The line containing "return LOCK_ARC *" marks the end: quote every line from the start of the records below through it, word for word.

Some records:
********************
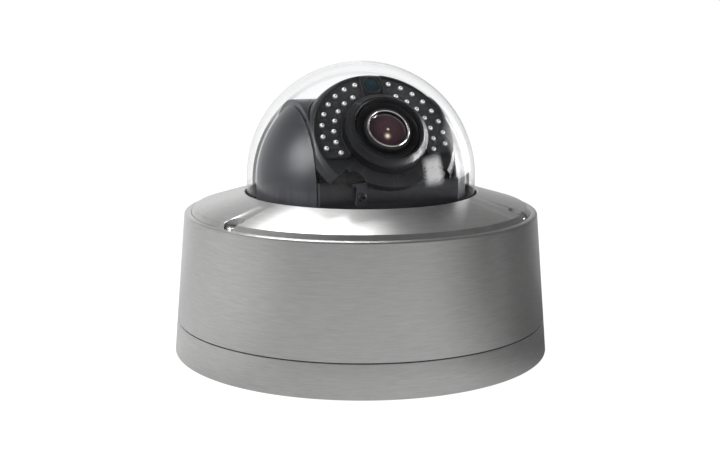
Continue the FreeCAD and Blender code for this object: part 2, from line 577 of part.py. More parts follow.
def camera_module():
    """Everything that tilts but doesn't roll."""
    bracket_screw = screw(2.2, 1.5, 1.1, 6.6, 1.6)
    tab_screw = turn(screw(2.0, 1.3, 0.95, 5.0, 1.6), 90, V(1, 0, 0))
    tab_screw = levelled(moved(tab_screw, TAB_SCREW[0], -TAB_FRONT, TAB_SCREW[1]))
    hood = turned((15.5, 36.9), (20.3, 36.9), (20.3, 38.4), (19.6, 38.4), (19.6, 44.4), (19.0, 45.4), (17.35, 46.4),
                  ((16.95, 47.0), (16.3, HOOD_Z)), ((15.85, 47.1), (15.5, 46.6)))
    panels, boards, lamps = [], [], []
    for side in (-1, 1):
        panel = panel_area(side, PANEL_INNER + 0.08, PANEL_OUTER - 0.08, 0.08, 38.3, 39.5)
        for x, y in lamp_places(side):
            panel = panel.cut(rod(LAMP_RADIUS + 0.15, 38, 40, x, y))
            lamps.append(fused(rod(LAMP_RADIUS, 36.8, 39.2, x, y),
                               Part.makeSphere(LAMP_RADIUS, V(x, y, 39.2), V(0, 0, 1), 0, 90, 360)))
        panels.append(panel)
        boards.append(panel_area(side, 21.8, 31.4, 0.8, 35.6, 36.8))
    window = turned((0, 39.5), (3.6, 39.5), (3.6, 40.1), domed(3.6, 40.1, 40.5))
    lock = cross_rod(2.9, 38.0, 40.1, *lock_place()).fuse(lock_axis(1.45, 31.5, 38.0)).removeSplitter()
    return {
        "face_mask": face_mask(),
        "module_shell": module_shell(),
        "lens_hood": hood,
        "lamp_panels": group(panels),
        "lamp_boards": group(boards),
        "infrared_lamps": group(lamps),
        "light_sensor_window": moved(window, 0, SENSOR_HEIGHT),
        "lens_bracket": lens_bracket(),
        "bracket_screws": group([moved(bracket_screw, 25.5, 0, 30.5), moved(bracket_screw, -25.5, 0, 30.5),
                                 tab_screw]),
        "tilt_lock_screw": lock,
    }


def lock_place():
    """(y, z) of the tilt lock screw in the module frame."""
    angle = math.radians(LOCK_REST - ELEVATION)
    return LOCK_ARC * math.sin(angle), LOCK_ARC * math.cos(angle)


# ---- lens, in the module frame ----
def toothed(teeth, low, high, phase=0.0):
    """Gear blank with straight-sided teeth, slimmer than half the pitch for backlash."""
    pitch_radius = teeth * GEAR_MODULE / 2
    root, tip = pitch_radius - 1.15 * GEAR_MODULE, pitch_radius + 0.8 * GEAR_MODULE
    pitch_angle = 360.0 / teeth
    points = []
    for k in range(teeth):
        middle = phase + k * pitch_angle
        for radius, share in ((root, -0.33), (tip, -0.10), (tip, 0.10), (root, 0.33)):
            points.append(polar(radius, middle + share * pitch_angle))
    return prism(points, low, high)


def lens_barrel():
    """Main barrel with a dished front, a bearing land, tracks for the two rings and motor lugs."""
    barrel = turned((11.0, 43.0), (14.6, 45.3), (14.6, 31.0), (17.0, 31.0), (17.0, 27.0), (14.0, 27.0),
                    (14.0, 8.0), (18.0, 8.0), (18.0, 4.2), (8.0, 4.2), (8.0, 31.4), (11.0, 31.4))
    for angle, low, high in ((ZOOM_MOTOR_ANGLE, 14.0, 15.2), (FOCUS_MOTOR_ANGLE, 6.6, 8.0)):
        x, y = polar(GEAR_CENTRES, angle)
        neck = turn(block(10, GEAR_CENTRES, -4.5, 4.5, low, high), angle)
        lug = fused(neck, rod(4.5, low, high, x, y)).cut(rod(1.0, 0, 30, x, y)).cut(rod(12.0, 0, 30))
        barrel = barrel.fuse(lug)
    return barrel.removeSplitter()


def lens_motors():
    """Two small motors behind their lugs, with shafts."""
    def motor(angle, lug_low, shaft_high):
        x, y = polar(GEAR_CENTRES, angle)
        return fused(rod(4.4, lug_low - 9.0, lug_low, x, y), rod(0.75, lug_low - 1, shaft_high, x, y))
    return group([motor(ZOOM_MOTOR_ANGLE, 14.0, 21.0), motor(FOCUS_MOTOR_ANGLE, 6.6, 13.9)])


def pinion(angle, low):
    """Pinion in mesh with its ring at rest, bored for the motor shaft."""
    half_pitch = 180.0 / PINION_TEETH
    blank = toothed(PINION_TEETH, low, low + GEAR_WIDTH, 180 + half_pitch)
    blank = blank.cut(rod(0.8, low - 1, low + GEAR_WIDTH + 1))
    return moved(turn(blank, angle), *polar(GEAR_CENTRES, angle))


def gear_ring(angle, low):
    """Toothed ring on the barrel's track, a tooth facing its pinion."""
    return turn(toothed(RING_TEETH, low, low + GEAR_WIDTH), angle).cut(rod(14.0 + RUNNING, low - 1, low + 20))


def lens():
    """Everything that rolls: barrel, rings, pinions, front group, filter changer and image sensor."""
    housing_box = block(-15.5, 15.5, -8.5, 8.5, -3.0, 4.1).cut(rod(5.5, -4, 5))
    housing_box = housing_box.cut(block(-14.5, 14.5, -5.4, 5.4, -0.6, 0.9))
    slider = block(-13.5, 5.5, -5.2, 5.2, -0.4, 0.7)
    cell = ring(9.2, 10.9, 35.0, 46.2).fuse(ring(6.5, 10.9, 35.0, 36.5)).removeSplitter()
    glass = turned((0, 41.5), (9.1, 41.5), (9.1, 45.3), domed(9.1, 45.3, 46.8))
    bright = turned((9.0, 46.25), (10.25, 46.25), (10.25, 46.7), ((9.7, 47.1), (9.0, 46.8)))
    return {
        "lens_barrel": lens_barrel(),
        "lens_motors": lens_motors(),
        "zoom_ring": gear_ring(ZOOM_MOTOR_ANGLE, ZOOM_GEAR_Z),
        "zoom_pinion": pinion(ZOOM_MOTOR_ANGLE, ZOOM_GEAR_Z),
        "focus_ring": gear_ring(FOCUS_MOTOR_ANGLE, FOCUS_GEAR_Z),
        "focus_pinion": pinion(FOCUS_MOTOR_ANGLE, FOCUS_GEAR_Z),
        "front_cell": cell,
        "front_ring": bright,
        "front_lens": glass,
        "filter_changer": housing_box,
        "filter_slider": slider,
        "image_sensor": block(-5.5, 5.5, -4.5, 4.5, -4.3, -3.1),
        "sensor_board": block(-16, 16, -14, 14, -5.9, -4.3),
    }


def main():
    os.makedirs("parts", exist_ok=True)
    nodes = {**housing(), **cable_gland(), **cover(), **chassis(), **electronics()}
    nodes.update({name: in_turret(shape) for name, shape in pan_stage().items()})
    nodes.update({name: in_module(shape) for name, shape in {**camera_module(), **lens()}.items()})
    for name, shape in sorted(nodes.items()):
        solids = shape.Solids
        sound = shape.isValid() and solids and all(s.isClosed() and s.Volume > 0 for s in solids)
        print(f"{name:22s} {len(solids):3d} solids {shape.Volume / 1000:9.2f} cm3 {'' if sound else 'NOT SOUND'}")
        shape.exportStep(f"parts/{name}.step")
    print(len(nodes), "nodes")


main()
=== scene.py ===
"""Looks of a surface-mounted dome camera: brushed steel housing, clear dome and an infrared gimbal camera."""
import json
import logging
import math
from dataclasses import dataclass, field
from enum import Enum
from typing import Callable, Iterable, Sequence

import bpy
from mathutils import Matrix, Vector

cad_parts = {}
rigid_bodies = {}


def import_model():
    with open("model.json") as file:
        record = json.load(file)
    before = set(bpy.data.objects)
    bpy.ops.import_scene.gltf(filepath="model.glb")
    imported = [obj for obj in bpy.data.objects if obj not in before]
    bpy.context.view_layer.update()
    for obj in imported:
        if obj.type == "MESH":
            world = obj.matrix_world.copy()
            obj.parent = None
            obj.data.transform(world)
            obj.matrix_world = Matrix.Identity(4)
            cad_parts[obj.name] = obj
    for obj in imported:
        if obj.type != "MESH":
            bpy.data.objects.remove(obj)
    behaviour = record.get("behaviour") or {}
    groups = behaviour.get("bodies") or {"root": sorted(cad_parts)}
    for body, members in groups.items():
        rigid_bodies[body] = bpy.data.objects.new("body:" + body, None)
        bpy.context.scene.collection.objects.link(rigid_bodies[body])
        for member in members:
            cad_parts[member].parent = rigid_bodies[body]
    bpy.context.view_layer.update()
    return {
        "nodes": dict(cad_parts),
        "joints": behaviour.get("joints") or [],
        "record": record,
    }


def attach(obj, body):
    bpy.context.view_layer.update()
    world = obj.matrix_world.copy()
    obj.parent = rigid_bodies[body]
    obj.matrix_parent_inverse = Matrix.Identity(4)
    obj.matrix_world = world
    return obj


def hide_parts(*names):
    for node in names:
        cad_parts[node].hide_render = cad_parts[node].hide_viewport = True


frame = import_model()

log = logging.getLogger("dome_camera")

MM = 0.001
Point = tuple[float, ...]
Colour = tuple[float, float, float]
Band = tuple[tuple[float, float], ...]


# ---------------------------------------------------------------- frames
class Space(Enum):
    """The frame that a piece is modelled in."""

    ROW = "row"
    TURRET = "turret"
    MODULE = "module"


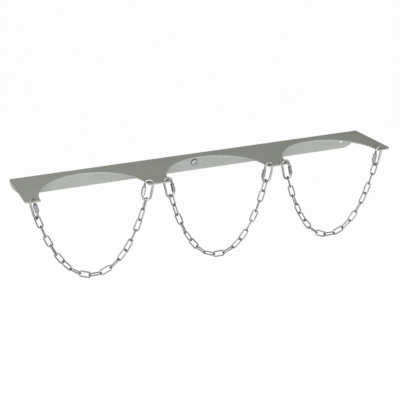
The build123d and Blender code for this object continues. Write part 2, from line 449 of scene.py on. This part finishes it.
def quick_link(points, along, sleeve_middle, sleeve_length):
    """The open oval of a quick link with the threads that its sleeve runs on."""
    place, length, width = placed(points, along, sleeve_middle)
    oval = Oval(width / 2 - QUICK_WIRE, length - width)
    on_side = place.inverted() @ Vector(sleeve_middle)
    gap_low = on_side.z - sleeve_length / 2 + SLEEVE_OVERLAP
    gap_high = gap_low + QUICK_GAP
    step = M5_PITCH / STEPS_A_TURN
    runs = [gap_high + step * i for i in range(int(UPPER_THREAD / step) + 2)]
    first, last = runs[-1], oval.whole + gap_low - LOWER_THREAD
    runs += [first + (last - first) * i / QUICK_RINGS for i in range(1, QUICK_RINGS)]
    runs += [last + step * i for i in range(int(LOWER_THREAD / step))]
    runs.append(oval.whole + gap_low)
    rings = []
    for run in runs:
        height = run if run < oval.whole / 2 else run - oval.whole
        rings.append(oval.ring(run, partial(quick_wire, height, gap_low, gap_high), place))
    return tube_rings(rings, closed=False)


def turned_ring(y, radius):
    """Points of a ring about the screw's axis, Y."""
    return [
        Vector((math.cos(angle) * size, y, math.sin(angle) * size))
        for angle, size in sizes_round(SCREW_AROUND, radius)
    ]


def key_hole(edge, angle):
    """Distance from the axis to the side of the hexagon key hole, or to that of its edge."""
    side = math.pi / 3
    return KEY_FLATS / math.cos((angle + side / 2) % side - side / 2) + edge


def threaded_shank(height, fade, taper, angle):
    """Radius of the threaded shank at a height from the thread's start and an angle round it."""
    depth = M10_DEPTH * (1 - saw(height / M10_PITCH - angle / FULL_TURN))
    return SHANK - max(depth * fade, taper)


def fixing_screw(low, high):
    """Button-head screw along Y with a hexagon key hole, a domed head and a thread."""
    head = (high.x - low.x) / 2
    top, seat, point = low.y, low.y + HEAD_HEIGHT, high.y
    rings = [
        turned_ring(top + KEY_DEPTH, partial(key_hole, 0.0)),
        turned_ring(top + KEY_EDGE, partial(key_hole, 0.0)),
        turned_ring(top, partial(key_hole, KEY_EDGE)),
    ]
    # The dome leaves its rim upright: the arc's middle lies level with the rim's upper edge
    rise = HEAD_HEIGHT - HEAD_RIM
    run = head - HEAD_FLAT
    dome = (run * run + rise * rise) / (2 * run)
    spread = math.asin(rise / dome)
    for i in range(DOME_STEPS + 1):
        turn = spread * (1 - i / DOME_STEPS)
        size = head - dome * (1 - math.cos(turn))
        rings.append(turned_ring(seat - HEAD_RIM - dome * math.sin(turn), size))
    start = point - THREAD_LENGTH
    rings += [
        turned_ring(seat - HEAD_EDGE, head),
        turned_ring(seat, head - HEAD_EDGE),
        turned_ring(seat, SHANK + HEAD_FILLET),
        turned_ring(seat + HEAD_FILLET, SHANK),
        turned_ring(start, SHANK),
    ]
    step = M10_PITCH / STEPS_A_TURN
    for i in range(1, int(THREAD_LENGTH / step)):
        y = start + step * i
        fade = min(1.0, i / STEPS_A_TURN)
        taper = max(0.0, 1 - (point - y) / M10_PITCH) * M10_DEPTH
        rings.append(turned_ring(y, partial(threaded_shank, y - start, fade, taper)))
    rings.append(turned_ring(point, SHANK - M10_DEPTH))
    return tube_rings(rings, closed=False)


# ---------------------------------------------------------------- room and light


def seen_white(tree, plain, output_socket, shader_type, share=1.0):
    """Let camera, glossy and clear rays see white in place of the plain shader."""
    path = tree.nodes.new("ShaderNodeLightPath")
    total = path.outputs["Is Camera Ray"]
    for kind in ("Is Glossy Ray", "Is Transmission Ray"):
        both = tree.nodes.new("ShaderNodeMath")
        both.operation = "MAXIMUM"
        tree.links.new(total, both.inputs[0])
        tree.links.new(path.outputs[kind], both.inputs[1])
        total = both.outputs["Value"]
    scaled = tree.nodes.new("ShaderNodeMath")
    scaled.operation = "MULTIPLY"
    scaled.inputs[1].default_value = share
    tree.links.new(total, scaled.inputs[0])
    white = tree.nodes.new(shader_type)
    white.inputs["Color"].default_value = (*WHITE, 1.0)
    white.inputs["Strength"].default_value = 1.0
    mix = tree.nodes.new("ShaderNodeMixShader")
    tree.links.new(scaled.outputs["Value"], mix.inputs["Fac"])
    tree.links.new(plain, mix.inputs[1])
    tree.links.new(white.outputs[0], mix.inputs[2])
    tree.links.new(mix.outputs["Shader"], output_socket)


def add_camera():
    """The camera, to the front left of the bracket and above it."""
    camera = bpy.data.objects.new("camera", bpy.data.cameras.new("camera"))
    bpy.context.scene.collection.objects.link(camera)
    camera.location = CAMERA
    camera.rotation_euler = (math.pi / 2 - CAMERA_DIP, 0.0, -CAMERA_YAW)
    camera.data.lens = CAMERA_LENS
    camera.data.sensor_width = CAMERA_SENSOR
    camera.data.clip_end = CAMERA_REACH
    bpy.context.scene.camera = camera


def add_world():
    """A dim pale world that looks white."""
    world = bpy.data.worlds.new("room")
    bpy.context.scene.world = world
    world.use_nodes = True
    tree = world.node_tree
    background = tree.nodes["Background"]
    background.inputs["Color"].default_value = (*ROOM_COLOUR, 1.0)
    background.inputs["Strength"].default_value = ROOM_STRENGTH
    surface = tree.nodes["World Output"].inputs["Surface"]
    seen_white(tree, background.outputs["Background"], surface, "ShaderNodeBackground")


def add_floor():
    """A wide pale floor that looks nearly white."""
    half = FLOOR_HALF
    mesh = bpy.data.meshes.new("floor")
    mesh.from_pydata(
        [(-half, -half, 0), (half, -half, 0), (half, half, 0), (-half, half, 0)],
        [],
        [(0, 1, 2, 3)],
    )
    floor = bpy.data.objects.new("floor", mesh)
    floor.location = (0.0, 0.0, -FLOOR_DROP)
    bpy.context.scene.collection.objects.link(floor)
    paint, nodes, _, shader = new_material("floor_white")
    shader.inputs["Base Color"].default_value = (*FLOOR_COLOUR, 1.0)
    shader.inputs["Roughness"].default_value = FLOOR_ROUGHNESS
    surface = nodes["Material Output"].inputs["Surface"]
    seen_white(
        paint.node_tree, shader.outputs["BSDF"], surface, "ShaderNodeEmission", FLOOR_WHITE
    )
    mesh.materials.append(paint)


def add_softbox(name, place, aim, size, watts, colour):
    """Square area lamp turned to a point."""
    lamp = bpy.data.objects.new(name, bpy.data.lights.new(name, "AREA"))
    lamp.data.shape = "SQUARE"
    lamp.data.size = size
    lamp.data.energy = watts
    lamp.data.color = colour
    lamp.location = place
    lamp.rotation_euler = (Vector(aim) - Vector(place)).to_track_quat("-Z", "Y").to_euler()
    bpy.context.scene.collection.objects.link(lamp)


# ---------------------------------------------------------------- the scene

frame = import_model()
nodes = frame["nodes"]
body_of = {name: node["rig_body"] for name, node in nodes.items()}
axis_of = {joint["child"]: joint["axis"] for joint in frame["joints"]}

add_camera()

grey_paint = powder_coat("grey_paint", (0.264, 0.278, 0.244), (0.290, 0.305, 0.269))
# The zinc colours are set darker than bare zinc: painted shade for the dark surroundings that the
# zinc would mirror, and on the chain also for the shade where the links cross.
chain_zinc = zinc("chain_zinc", (0.16, 0.17, 0.15), (0.27, 0.28, 0.26), 0.42, 1400.0)
quick_zinc = zinc("quick_link_zinc", (0.22, 0.23, 0.21), (0.34, 0.35, 0.33), 0.40, 1100.0)
sleeve_zinc = zinc("sleeve_zinc", (0.22, 0.23, 0.225), (0.32, 0.33, 0.33), 0.42, 900.0)
screw_zinc = zinc("screw_zinc", (0.30, 0.31, 0.30), (0.40, 0.41, 0.40), 0.52, 900.0)

finish_node(nodes["bracket_plate"], grey_paint, PLATE_EDGE)
mesh_piece(
    "fixing_screw_threaded",
    [fixing_screw(*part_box("fixing_screw"))],
    screw_zinc,
    body_of["fixing_screw"],
    "fixing_screw",
    SCREW_SHARP,
)

for name in sorted(nodes):
    if name.endswith("sleeve"):
        finish_node(nodes[name], sleeve_zinc, SLEEVE_EDGE)
    elif "_chain_links_" in name:
        welded = [chain_link(points) for points in solids(nodes[name])]
        mesh_piece(name + "_welded", welded, chain_zinc, body_of[name], name)
    elif name.endswith("quick_link"):
        sleeve = name.replace("quick_link", "sleeve")
        sleeve_points = corners(nodes[sleeve])
        along = axis_of[body_of[sleeve]]
        reach = sleeve_points @ np.array(along)
        middle = (sleeve_points.min(0) + sleeve_points.max(0)) / 2
        threaded = quick_link(corners(nodes[name]), along, middle, reach.max() - reach.min())
        mesh_piece(
            name + "_threaded",
            [threaded],
            quick_zinc,
            body_of[name],
            name,
            QUICK_SHARP,
        )

add_world()
add_floor()
for lamp in LAMPS:
    add_softbox(*lamp)

bpy.context.scene.view_settings.view_transform = "Standard"

bpy.context.view_layer.update()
********************
Exercise answer -
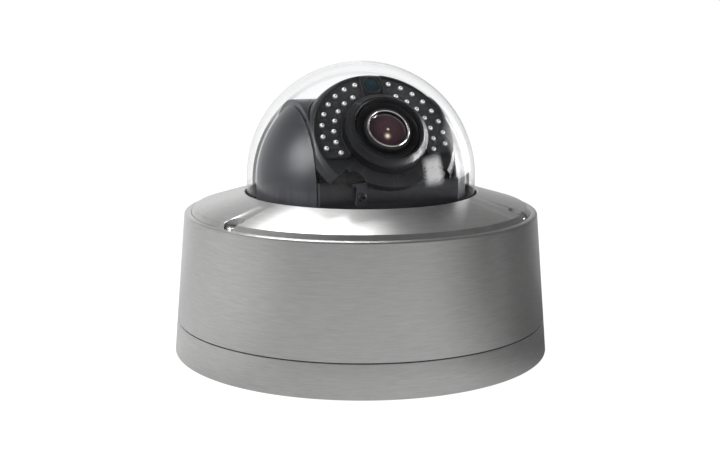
Continue the FreeCAD and Blender code for this object: part 2, from line 577 of part.py. More parts follow.
def camera_module():
    """Everything that tilts but doesn't roll."""
    bracket_screw = screw(2.2, 1.5, 1.1, 6.6, 1.6)
    tab_screw = turn(screw(2.0, 1.3, 0.95, 5.0, 1.6), 90, V(1, 0, 0))
    tab_screw = levelled(moved(tab_screw, TAB_SCREW[0], -TAB_FRONT, TAB_SCREW[1]))
    hood = turned((15.5, 36.9), (20.3, 36.9), (20.3, 38.4), (19.6, 38.4), (19.6, 44.4), (19.0, 45.4), (17.35, 46.4),
                  ((16.95, 47.0), (16.3, HOOD_Z)), ((15.85, 47.1), (15.5, 46.6)))
    panels, boards, lamps = [], [], []
    for side in (-1, 1):
        panel = panel_area(side, PANEL_INNER + 0.08, PANEL_OUTER - 0.08, 0.08, 38.3, 39.5)
        for x, y in lamp_places(side):
            panel = panel.cut(rod(LAMP_RADIUS + 0.15, 38, 40, x, y))
            lamps.append(fused(rod(LAMP_RADIUS, 36.8, 39.2, x, y),
                               Part.makeSphere(LAMP_RADIUS, V(x, y, 39.2), V(0, 0, 1), 0, 90, 360)))
        panels.append(panel)
        boards.append(panel_area(side, 21.8, 31.4, 0.8, 35.6, 36.8))
    window = turned((0, 39.5), (3.6, 39.5), (3.6, 40.1), domed(3.6, 40.1, 40.5))
    lock = cross_rod(2.9, 38.0, 40.1, *lock_place()).fuse(lock_axis(1.45, 31.5, 38.0)).removeSplitter()
    return {
        "face_mask": face_mask(),
        "module_shell": module_shell(),
        "lens_hood": hood,
        "lamp_panels": group(panels),
        "lamp_boards": group(boards),
        "infrared_lamps": group(lamps),
        "light_sensor_window": moved(window, 0, SENSOR_HEIGHT),
        "lens_bracket": lens_bracket(),
        "bracket_screws": group([moved(bracket_screw, 25.5, 0, 30.5), moved(bracket_screw, -25.5, 0, 30.5),
                                 tab_screw]),
        "tilt_lock_screw": lock,
    }


def lock_place():
    """(y, z) of the tilt lock screw in the module frame."""
    angle = math.radians(LOCK_REST - ELEVATION)
    return LOCK_ARC * math.sin(angle), LOCK_ARC * math.cos(angle)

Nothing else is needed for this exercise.